Fishing with Capt. George Tunison | Ready for a local inshore fishing challenge?
Ready for a Southwest Florida inshore five fish challenge? Start early and head to the surf with a white bucktail to get your snook on board while keeping a sharp lookout for rolling tarpon behind you. If you spot moving tarpon, quietly motor far out ahead of the moving pack and ready your live crab rod or use the same outfit to toss a white bait, pinfish, fly or soft plastic in their path. At night try big Hogy paddletails that create vibration but for day trips along the coast or in the shallows, straight, nose-hooked plastic eels do better.
If you see other boats fishing, anchored, poled or trolling motor-powered, give them plenty of room. There’s lots of space, and lots of fish. Think friendly courtesy.
Fly rod fans should be ready to cast using waist- attached stripping baskets, a bucket or rubber line savers attached to the deck which greatly helps with fly line management on breezy days. Nothing worse than after long hours of waiting to get the perfect shot is to have line control issues ruining casts because the fly line is wrapped around your toes, ankles and trolling motor, causing the fish (or a toe) to instantly break off when the line comes tight.
If your boat isn’t rigged for fly fishing with a snag free front casting deck, then cover your cleats, trolling motors, deck lid hatches, lights, etc., with wet towels. On windy days with tarpon in sight your fly line is guaranteed to find any exposed snag ruining the presentation.
Remember this rule: if you pick up a fly rod at home, it will suddenly become breezy. If you put it in your boat, the wind will blow. That’s just the way it is so mastering your double haul casting technique will keep you fishing. It’s essential to learn the double haul to obtain fly casting distance especially on windy days. Plenty of instruction available on YouTube.
After your tarpon and snook are released, it’s time to beat the bushes for Mr. Redfish. With a higher tide present, cast soft plastic paddletails far back and under cover using side arm skip casting or troll motor or wind drift the flats targeting potholes on lower tide phases.
No luck? Then it’s time for a bait-and-wait strategy. If a red is close by, his nose will bring him to your offering as redfish always seem to be hungry.
With the harder-to-catch fish out of the way you can now relax as you drift grassy flats looking for hungry trout while casting soft plastics in front of the skiff while trailing a plastic or shrimp rigged float bait behind you.

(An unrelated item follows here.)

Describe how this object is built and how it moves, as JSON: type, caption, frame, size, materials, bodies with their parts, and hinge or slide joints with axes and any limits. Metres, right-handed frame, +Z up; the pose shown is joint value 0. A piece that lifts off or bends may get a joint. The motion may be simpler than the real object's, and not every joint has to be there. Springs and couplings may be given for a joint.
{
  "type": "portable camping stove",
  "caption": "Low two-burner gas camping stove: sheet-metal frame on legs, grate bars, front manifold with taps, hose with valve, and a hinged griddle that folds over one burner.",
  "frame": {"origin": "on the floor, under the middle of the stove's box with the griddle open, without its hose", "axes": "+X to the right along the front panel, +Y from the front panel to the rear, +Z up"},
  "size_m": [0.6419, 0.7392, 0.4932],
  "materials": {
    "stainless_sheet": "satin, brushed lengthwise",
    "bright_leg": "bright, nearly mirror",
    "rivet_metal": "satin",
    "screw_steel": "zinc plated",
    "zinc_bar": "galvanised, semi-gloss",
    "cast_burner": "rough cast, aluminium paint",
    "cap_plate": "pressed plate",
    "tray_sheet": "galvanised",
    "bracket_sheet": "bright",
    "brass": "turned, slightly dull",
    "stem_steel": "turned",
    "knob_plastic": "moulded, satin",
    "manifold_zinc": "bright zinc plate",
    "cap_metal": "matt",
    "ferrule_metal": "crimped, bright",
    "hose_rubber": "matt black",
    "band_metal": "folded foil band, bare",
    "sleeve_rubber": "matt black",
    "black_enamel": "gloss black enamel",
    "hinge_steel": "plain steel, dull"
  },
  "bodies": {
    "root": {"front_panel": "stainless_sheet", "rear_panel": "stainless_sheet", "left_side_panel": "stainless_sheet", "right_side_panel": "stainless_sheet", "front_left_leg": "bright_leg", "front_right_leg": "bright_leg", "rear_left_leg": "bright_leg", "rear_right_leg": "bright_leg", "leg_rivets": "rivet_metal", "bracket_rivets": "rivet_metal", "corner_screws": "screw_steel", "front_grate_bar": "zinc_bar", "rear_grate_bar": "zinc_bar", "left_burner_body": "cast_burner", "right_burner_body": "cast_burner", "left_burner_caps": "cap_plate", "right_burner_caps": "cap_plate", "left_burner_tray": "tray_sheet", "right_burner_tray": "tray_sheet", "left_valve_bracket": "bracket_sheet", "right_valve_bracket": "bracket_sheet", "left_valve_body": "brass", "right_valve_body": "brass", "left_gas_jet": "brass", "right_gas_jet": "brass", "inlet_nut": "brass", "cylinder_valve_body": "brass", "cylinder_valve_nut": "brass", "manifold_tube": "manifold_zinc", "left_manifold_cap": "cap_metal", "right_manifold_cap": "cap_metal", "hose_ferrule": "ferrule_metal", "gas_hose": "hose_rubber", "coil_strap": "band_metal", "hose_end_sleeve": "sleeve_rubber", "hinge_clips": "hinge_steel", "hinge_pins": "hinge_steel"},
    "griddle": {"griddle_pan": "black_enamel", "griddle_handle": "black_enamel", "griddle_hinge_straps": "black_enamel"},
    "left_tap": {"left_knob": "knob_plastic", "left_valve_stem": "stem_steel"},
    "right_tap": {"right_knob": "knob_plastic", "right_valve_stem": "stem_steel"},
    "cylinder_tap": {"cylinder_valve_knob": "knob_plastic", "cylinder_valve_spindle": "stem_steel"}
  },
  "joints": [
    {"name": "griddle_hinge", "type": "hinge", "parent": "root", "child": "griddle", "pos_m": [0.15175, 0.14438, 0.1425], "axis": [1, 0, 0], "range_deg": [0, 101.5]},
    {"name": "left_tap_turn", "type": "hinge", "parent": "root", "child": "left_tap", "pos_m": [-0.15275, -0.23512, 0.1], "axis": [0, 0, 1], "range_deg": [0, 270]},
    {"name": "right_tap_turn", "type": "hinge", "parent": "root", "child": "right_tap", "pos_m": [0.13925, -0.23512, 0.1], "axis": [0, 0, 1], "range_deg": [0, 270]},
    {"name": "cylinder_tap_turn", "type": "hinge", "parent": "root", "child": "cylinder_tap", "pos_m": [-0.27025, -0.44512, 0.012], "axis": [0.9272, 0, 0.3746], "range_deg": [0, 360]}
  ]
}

With your May inshore challenge completed, it’s time to head offshore. Have a taste for red snapper? Now open till July 31 with a two fish per angler limit and a 16-inch minimum total length to harvest. In the mix find yellowtails and mangroves along with never- know-when-they-will-show cobia, so always have a rod rigged with a plastic eel, colorful bucktail or ready to attach pinfish. Plenty of Spanish mackerel action for lite tackle fun from inside the passes to offshore.

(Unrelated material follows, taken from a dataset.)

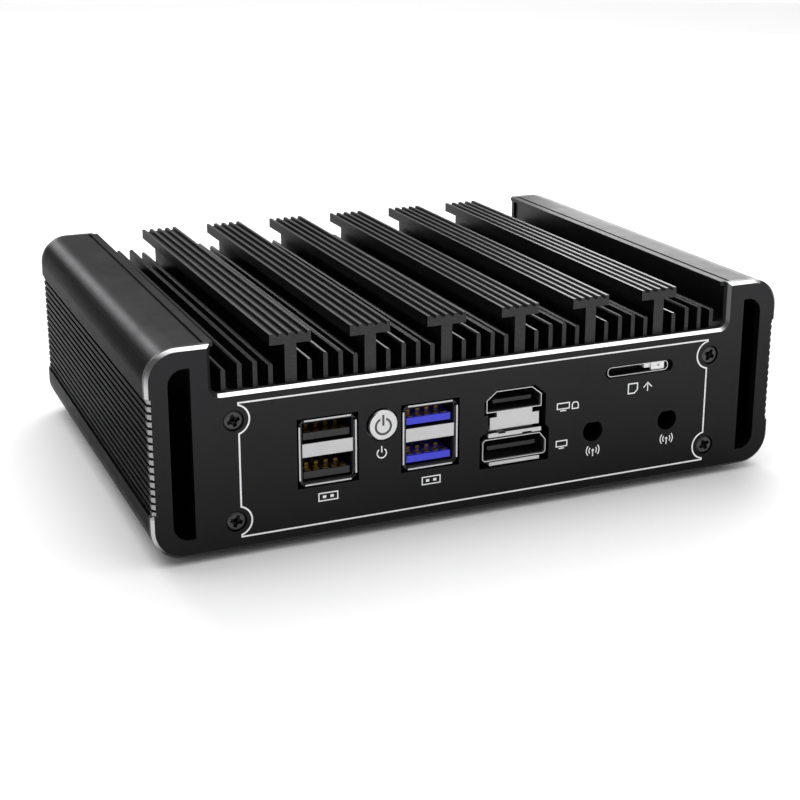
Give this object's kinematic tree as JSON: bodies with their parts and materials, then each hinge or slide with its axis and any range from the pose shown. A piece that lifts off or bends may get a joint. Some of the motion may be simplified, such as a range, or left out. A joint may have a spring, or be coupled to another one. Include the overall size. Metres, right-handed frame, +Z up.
{
  "type": "fanless mini pc",
  "caption": "Fanless mini computer in a finned black extruded case with dark end panels, front ports, video sockets, card slot, power button and antenna holes.",
  "frame": {"origin": "centre of the footprint, at the underside of the rubber feet", "axes": "+X to the right seen from the front, +Y from the front panel towards the rear panel, +Z up"},
  "size_m": [0.1772, 0.13, 0.055],
  "materials": {
    "case_black_anodised": "satin black anodised aluminium",
    "panel_dark_grey": "satin dark grey coating, bright cut edge",
    "cover_black": "fine black powder coat",
    "foot_rubber": "matt black rubber",
    "screw_black": "black zinc steel",
    "steel_bright": "nickel-plated sheet",
    "screw_steel": "zinc-plated steel",
    "spacer_brass": "turned brass",
    "tongue_black": "black moulded plastic",
    "tongue_blue": "blue moulded plastic",
    "contact_gold": "gold-plated",
    "video_insert_black": "black moulded plastic",
    "button_silver": "pearl silver",
    "plunger_black": "black nylon",
    "switch_black": "black nylon",
    "card_base_black": "black moulded plastic",
    "board_green": "green solder mask",
    "package_green": "green substrate",
    "silicon": "polished silicon",
    "pad_grey": "soft grey pad",
    "copper": "milled copper",
    "slot_black": "black nylon",
    "memory_green": "green solder mask",
    "chip_black": "black epoxy",
    "drive_green": "green solder mask",
    "battery_steel": "nickel-plated steel",
    "coil_grey": "pressed ferrite",
    "can_aluminium": "satin can",
    "jack_insert_black": "black moulded plastic",
    "light_lens": "milky light pipe",
    "inlet_black": "black moulded plastic",
    "inlet_pin_nickel": "nickel-plated pin"
  },
  "bodies": {
    "case": {"case_extrusion": "case_black_anodised", "front_plate": "panel_dark_grey", "rear_plate": "panel_dark_grey", "bottom_cover": "cover_black", "rubber_feet": "foot_rubber", "front_panel_screws": "screw_black", "rear_panel_screws": "screw_black", "bottom_cover_screws": "screw_black", "board_screws": "screw_steel", "board_spacers": "spacer_brass", "main_board": "board_green", "processor_package": "package_green", "processor_die": "silicon", "thermal_pad": "pad_grey", "copper_heat_block": "copper", "memory_slot": "slot_black", "memory_module": "memory_green", "memory_chips": "chip_black", "drive_socket": "slot_black", "drive_module": "drive_green", "drive_chips": "chip_black", "drive_screw": "screw_steel", "battery_holder": "slot_black", "coin_battery": "battery_steel", "power_inductors": "coil_grey", "capacitors": "can_aluminium", "network_chips": "chip_black", "black_port_shell": "steel_bright", "black_port_tongues": "tongue_black", "black_port_contacts": "contact_gold", "blue_port_shell": "steel_bright", "blue_port_tongues": "tongue_blue", "blue_port_contacts": "contact_gold", "upper_video_shell": "steel_bright", "lower_video_shell": "steel_bright", "upper_video_insert": "video_insert_black", "lower_video_insert": "video_insert_black", "video_contacts": "contact_gold", "video_bracket": "steel_bright", "card_socket_shell": "steel_bright", "card_socket_base": "card_base_black", "card_socket_contacts": "contact_gold", "switch_body": "switch_black", "network_jack_shells": "steel_bright", "network_jack_inserts": "jack_insert_black", "network_jack_contacts": "contact_gold", "network_jack_lights": "light_lens", "power_inlet_body": "inlet_black", "power_inlet_pin": "inlet_pin_nickel"},
    "button": {"power_button": "button_silver", "switch_plunger": "plunger_black"},
    "card_slider": {"card_socket_slider": "steel_bright"}
  },
  "joints": [
    {"name": "power_button_press", "type": "slide", "parent": "case", "child": "button", "axis": [0, 1, 0], "range_m": [0, 0.0005], "stiffness_N_per_m": 900, "springref_m": -0.0004},
    {"name": "card_slider_push", "type": "slide", "parent": "case", "child": "card_slider", "axis": [0, 1, 0], "range_m": [0, 0.0018], "stiffness_N_per_m": 300, "springref_m": -0.0005}
  ]
}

It’s super sharkey right now from the shallows to far offshore so grab your chum blocks and add some wire to your leader and take the shark challenge. If you desire a real world class workout, we have back-breaking hammerheads over a thousand pounds but the real fun is smaller 10 to 100-pound specimens on lite tackle in shallow water. Use a quick release anchor system to follow bigger fish and get them pictured, released and on their way rather than fight them to exhaustion.
Sharks taste good but please consult your FWC website before taking Jaws home for dinner as a great many are thankfully protected.